レンズ交換時のセンサーダスト付着に対しては、センサー表面の導電コートでダスト付着を軽減したほか、設定により電源オフに連動して動作する「センサーシールド」を搭載。センサーシールドはフォーカルプレーンシャッターの羽根のように分割収納されている。

センサーシールドを閉じたところ

シャッター速度は1/32,000秒〜30秒(撮影モードMで900秒まで)。感度はISO 64-25600(拡張でISO 32相当までの減感、ISO 102400相当までの増感が可能)。

「サイレントモード」は、メカシャッター非搭載のZ 9でより静かな撮影を行うための機能。設定することでVRロック音、メニュー操作音を抑制するという。

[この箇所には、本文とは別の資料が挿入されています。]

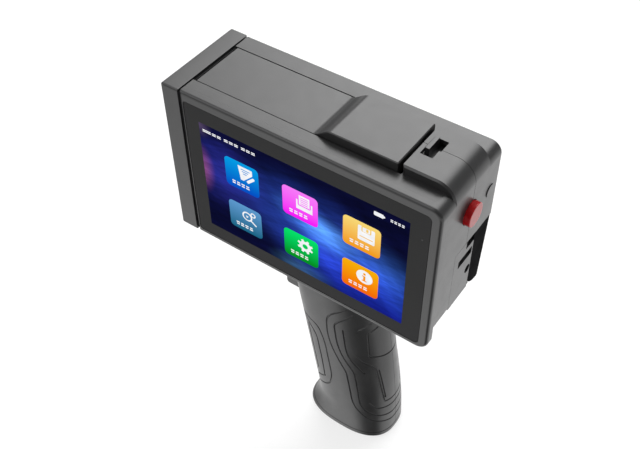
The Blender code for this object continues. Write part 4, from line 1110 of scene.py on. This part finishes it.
# Grooves of one half of the grip: (millimetres round from the rear seam, height, trim of the corner)
GROOVES = (
    ((53.5, 81.0, 0), (41.0, 81.0, 4.5), (38.0, 70.0, 8.0), (37.5, 43.0, 8.0), (40.5, 34.0, 5.0),
     (52.5, 26.0, 0)),
    ((52.0, 79.8, 0), (43.6, 72.0, 4.0), (42.9, 56.0, 8.0), (43.2, 38.6, 0)),
    ((44.0, 38.2, 0), (50.5, 33.4, 0)),
    ((49.6, 75.0, 0), (48.8, 39.7, 0)),
    ((21.5, 101.6, 0), (33.5, 93.5, 6.5), (35.6, 74.0, 10.0), (27.4, 53.0, 2.0), (26.3, 26.0, 7.0),
     (17.5, 16.2, 6.0), (4.0, 11.2, 5.0), (0.0, 11.2, 2.0), (-2.0, 11.2, 0)),
    ((18.5, 98.4, 0), (29.8, 89.0, 3.5), (30.2, 70.0, 9.0), (22.7, 54.0, 3.0), (21.9, 26.0, 5.0),
     (13.0, 19.6, 5.0), (4.0, 17.1, 4.0), (0.0, 17.1, 2.0), (-2.0, 17.1, 0)),
    ((25.3, 86.5, 0), (25.5, 66.5, 6.5), (17.4, 54.8, 0)),
    ((17.0, 30.9, 0), (13.2, 26.0, 3.0), (3.0, 24.3, 4.0), (0.0, 24.3, 1.5), (-2.0, 24.3, 0)),
    ((20.4, 69.5, 0), (18.6, 64.4, 3.5), (11.4, 60.0, 3.5), (9.4, 39.0, 6.0), (8.4, 30.2, 1.2),
     (3.0, 29.3, 2.0), (0.0, 29.3, 1.5), (-2.0, 29.3, 0)),
    ((9.7, 57.0, 0), (7.6, 33.4, 0)),
    ((17.9, 87.5, 0), (10.0, 92.2, 0)),
    ((6.9, 88.7, 0), (13.0, 85.2, 1.4), (14.0, 68.2, 1.4), (5.0, 66.4, 4.0), (0.0, 66.2, 2.0),
     (-2.0, 66.2, 0)),
)


def grip_halves():
    """Both halves of the grip; the far one is the mirror of the near one, with screw holes."""
    heights = [CAP_TOP + 0.35, CAP_TOP + 0.8, 6.0, 8.0, 10.0, 12.5, 15.0, 17.5, 19.5]
    heights += [21.0 + (GRIP_HIGH.z - 21.0) * step / 26 for step in range(27)]
    half = loft([(z, grip_section(z)) for z in heights])
    inner_heights = (GRIP_LOW.z - REACH, 10, 19, 40, 60, 80, 100, GRIP_HIGH.z + REACH)
    cut(half, loft([(z, grip_section(z, WALL, 48)) for z in inner_heights]))
    cut(half, box((-80, -HALF_SEAM, -10), (80, 60, 150)))
    for knots in GROOVES:
        cut(half, groove(knots))
    x, z = TRIGGER_PIVOT
    fuse(half, box((x - 3.0, -11.5, z - 3), (x + 3.5, -7.2, z + 3)))
    slot = box((x - 22, -6.7, TRIGGER_LOW.z - 0.6), (x + 11, 6.7, z + 6.5))
    cut(half, slot, rod(TRIGGER_PIVOT, PIN_BORE, "Y", -9.9, 9.9, 24))
    mesh = half.data.copy()
    mesh.transform(Matrix.Scale(-1, 4, (0, 1, 0)))
    mesh.flip_normals()
    far = new_object("far", mesh)
    for screw in GRIP_SCREWS:
        cut(far, screw_hole(screw, GRIP_WIDE, ((2.8, REACH),)))
    piece(half, "near_grip", GRIP, ["grip_front"], angle=28.0)
    piece(far, "far_grip", GRIP, ["grip_rear"], angle=28.0)


def foot():
    """The cap under the grip, rounded where it meets the table."""
    cap = loft([(z, grip_section(max(0.5, z))) for z in (0.0, 0.9, 1.8, CAP_TOP)])
    bevel_where(cap, 0.6, 3, lambda at, way: at.z < 0.1, 60)
    bevel_where(cap, 0.35, 1, lambda at, way: at.z > CAP_TOP - 0.1, 60)
    fuse(cap, prism(grip_section(8.0, WALL + 1.0, 48), "Z", 1.6, 6.6))
    piece(cap, "foot_cap", GRIP, ["base_cap"])


def trigger_blade():
    """The trigger: a curved blade with rounded edges."""
    x, z = TRIGGER_PIVOT
    half = TRIGGER_HIGH.y
    blade = prism(
        rounded([
            (x - 13.0, z + 5.0, 2.0),
            (x - 10.2, z - 10.0, 20.0),
            (x - 8.2, z - 22.0, 0),
            (x - 8.0, TRIGGER_LOW.z, 1.8),
            (x + 7.0, TRIGGER_LOW.z, 1.0),
            (x + 5.0, z + 5.0, 1.5),
        ], 10), "Y", -half, half)
    bevel_where(blade, 1.6, 4, lambda at, way: at.x < x - 6.5 and abs(abs(at.y) - half) < 0.01)
    cut(blade, rod(TRIGGER_PIVOT, PIN_BORE, "Y", -half - 1, half + 1, 24))
    piece(blade, "trigger_lever", SHELL, ["trigger"], "trigger_blade")


# Encoder wheel and screws

TYRE_RIBS = 36


def wheel():
    """The encoder's hub and its ribbed tyre."""
    low, high = corners("encoder_wheel")
    centre = middle("encoder_tyre", "xy")
    radius = (TYRE_HIGH.x - TYRE_LOW.x) / 2
    rim = radius - 1.3
    hub = lathe([(rim - 0.3, low.z), (rim, low.z + 0.3), (rim, high.z - 0.3), (rim - 0.3, high.z)],
                centre, "Z", 40)
    cut(hub, rod(centre, PIN_BORE, "Z", low.z - 1, high.z + 1, 24))
    piece(hub, "wheel_hub", INSIDE, ["encoder_wheel"], "encoder")
    sides = 4 * TYRE_RIBS
    outline = []
    for index in range(sides):
        reach = radius if index % 4 in (1, 2) else radius - 0.28
        outline.append(polar(centre, reach, 2 * math.pi * index / sides))
    tyre = prism(outline, "Z", TYRE_LOW.z, TYRE_HIGH.z)
    cut(tyre, rod(centre, radius - 1.25, "Z", TYRE_LOW.z - 1, TYRE_HIGH.z + 1, 40))
    piece(tyre, "ribbed_tyre", RUBBER, ["encoder_tyre"], "encoder")


def screws():
    """Pan-head screws with a cross recess."""
    for node in SHELL_SCREWS + GRIP_SCREWS:
        low, high = corners(node)
        x, z = middle(node, "xz")
        top = high.y
        profile = [(1.2, low.y), (1.2, top - 1.15), (2.5, top - 1.15), (2.5, top - 0.75),
                   *quarter((1.3, top - 0.75), (1.2, 0.75), 4)]
        made = lathe(profile, (x, z), "Y", 32)
        for wide, tall in ((1.2, 0.25), (0.25, 1.2)):
            cut(made, box((x - wide, top - 0.7, z - tall), (x + wide, top + 1, z + tall)))
        piece(made, node.replace("screw", "fixing"), SCREW, [node])


# Pieces that keep their CAD shape

def kept_looks():
    """Better looks for the inner pieces, whose CAD shape is already right."""
    looks = {
        SOLDER_MASK: ("main_board", "port_board"),
        RIBBON: ("lcd_ribbon",),
        STEEL: ("encoder_axle", "lid_hinge_pin", "latch_spring", "trigger_pin", "trigger_spring"),
        GOLD: ("battery_contacts", "cartridge_contacts", "nozzle_plate"),
    }
    chosen = {name: look for look, names in looks.items() for name in names}
    for name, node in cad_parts.items():
        node.data.materials.clear()
        node.data.materials.append(chosen.get(name, INSIDE))


# Camera, floor and light

CAMERA_PLACE = (152.456, -249.984, 455.427)
CAMERA_TURN = (43.489, 0.3335, 34.907)     # degrees about X, Y and Z


def camera():
    """The camera, at the height and angle of a product picture."""
    data = bpy.data.cameras.new("camera")
    data.sensor_width = 36.0
    data.lens = 52.0
    data.clip_start = 0.01
    data.clip_end = 20.0
    made = new_object("camera", data)
    made.location = Vector(CAMERA_PLACE) * MM
    made.rotation_euler = [math.radians(angle) for angle in CAMERA_TURN]
    bpy.context.scene.camera = made


# Where the lights stand, as directions from the object, and how bright they are
SOFTBOX_WAY = Vector((-0.15, 0.7, 0.7)).normalized()
SOFTBOX_LIGHT = 5.6
HORIZON_WAY = (-0.6, 0.8, 0.0)
HORIZON_LIGHT = (0.2, 0.65)
FRONT_CARD_WAY = (-0.42, -0.5, 0.76)
FRONT_CARD_LIGHT = 1.6
DARK_CARD_WAY = Vector((0.36, -0.48, -0.79)).normalized()
DARK_CARD_LIGHT = 0.04


def floor():
    """A pale round floor. Polished surfaces see the sky's lower part through it."""
    made = lathe([(1400.0, -2.0), (1400.0, -0.3)], (0, 0), "Z", 96)
    made.name = "floor"
    look, tree, shader = shader_of("pale_floor")
    feed(tree, shader, in_Base_Color=(0.34, 0.34, 0.34, 1), in_Roughness=0.9, in_Specular_IOR_Level=0.0,
         in_Emission_Color=(1, 1, 1, 1), in_Emission_Strength=0.68)
    mirrored = add(tree, "ShaderNodeLightPath").outputs["Is Glossy Ray"]
    clear = add(tree, "ShaderNodeBsdfTransparent").outputs[0]
    choose = add(tree, "ShaderNodeMixShader", in_0=mirrored, in_1=shader.outputs[0], in_2=clear)
    feed(tree, tree.nodes["Material Output"], in_Surface=choose.outputs[0])
    made.data.materials.append(look)


def combined(tree, operation, first, second):
    """Two values added or multiplied."""
    return add(tree, "ShaderNodeMath", operation=operation, in_0=first, in_1=second).outputs[0]


def alignment(tree, way, other):
    """How far a direction points the same way as another, from -1 to 1."""
    return add(tree, "ShaderNodeVectorMath", operation="DOT_PRODUCT", in_0=way, in_1=other).outputs["Value"]


def cone(tree, way, core, wide, narrow, outside, inside):
    """A value that changes from a wide cone about a direction to a narrow one, both in degrees."""
    return ramp(tree, alignment(tree, way, core), math.cos(math.radians(wide)),
                math.cos(math.radians(narrow)), outside, inside, "SMOOTHSTEP")


def sky():
    """A large softbox above and behind, a dim room, and below them an even level with a dark card."""
    world = bpy.data.worlds.new("studio")
    bpy.context.scene.world = world
    world.use_nodes = True
    tree = world.node_tree
    tree.nodes.clear()
    way = add(tree, "ShaderNodeTexCoord").outputs["Generated"]
    seen = add(tree, "ShaderNodeLightPath")
    split = add(tree, "ShaderNodeSeparateXYZ", in_0=way)
    room_light = ramp(tree, alignment(tree, way, HORIZON_WAY), -1.0, 1.0, *HORIZON_LIGHT)
    softbox = cone(tree, way, SOFTBOX_WAY, 35.5, 7, room_light, SOFTBOX_LIGHT)
    front = cone(tree, way, FRONT_CARD_WAY, 36, 14, 0.0, FRONT_CARD_LIGHT)
    above = combined(tree, "ADD", softbox, front)
    even = ramp(tree, split.outputs["X"], -0.5, 0.5, 1.5, 1.22)
    fall = ramp(tree, split.outputs["X"], -0.8, -0.42, 0.4, 1.0)
    card = cone(tree, way, DARK_CARD_WAY, 28, 15, 1.0, DARK_CARD_LIGHT)
    below = combined(tree, "MULTIPLY", combined(tree, "MULTIPLY", even, card), fall)
    low = ramp(tree, split.outputs["Z"], -0.12, -0.05, 1.0, 0.0)
    mirrored = combined(tree, "MULTIPLY", low, seen.outputs["Is Glossy Ray"])
    level = add(tree, "ShaderNodeMix", data_type="FLOAT", in_0=mirrored, in_2=above, in_3=below)
    room = add(tree, "ShaderNodeBackground", in_Color=(1, 1, 1, 1), in_Strength=level.outputs[0])
    pale = add(tree, "ShaderNodeBackground", in_Color=(1, 1, 1, 1), in_Strength=1.05)
    choose = add(tree, "ShaderNodeMixShader", in_0=seen.outputs["Is Camera Ray"],
                 in_1=room.outputs[0], in_2=pale.outputs[0])
    add(tree, "ShaderNodeOutputWorld", in_Surface=choose.outputs[0])


def main():
    """Make everything."""
    bpy.context.scene.view_settings.view_transform = "Standard"
    for make in (camera, floor, sky, kept_looks, printing_face, bezel, cover_glass, picture,
                 front_moulding, rear_moulding, lid, latch, button, plug, ports_panel, usb_socket,
                 jack_socket, battery, battery_catch, grip_halves, foot, trigger_blade, wheel, screws):
        make()


main()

バッテリーはEN-EL18dを同梱(EN-EL18c/EN-EL18b/EN-EL18a/EN-EL18も条件付きで使用可能)。撮影可能枚数は最高約700コマ(CIPA規格準拠。EVF時)、連続撮影時は約5,310コマ(同社試験条件)の静止画撮影と、約170分の動画撮影が可能だという。USB Type-C端子を通じて、モバイルバッテリーやパソコンからのUSB給電も可能としている。

通信機能は、Wi-Fi機能(2.4GHz/5GHz)、1000BASE-Tの有線LAN、Bluetoothに対応。GPSによる位置情報機能も備える。5Gスマートフォン経由で画像をFTPサーバーなどに転送できる「NX MobileAir」アプリや、NX Studioと連携するテザー撮影用ソフト「NX Tether」も用意している。

記録メディアはCFexpress Type Bのダブルカードスロット。

外形寸法は約149×149.5×90.5mm。重量は約1,340g(バッテリー、メモリーカード込み)、約1,160g(本体のみ)。一眼レフカメラの「D6」と比べて約20%の小型化としている。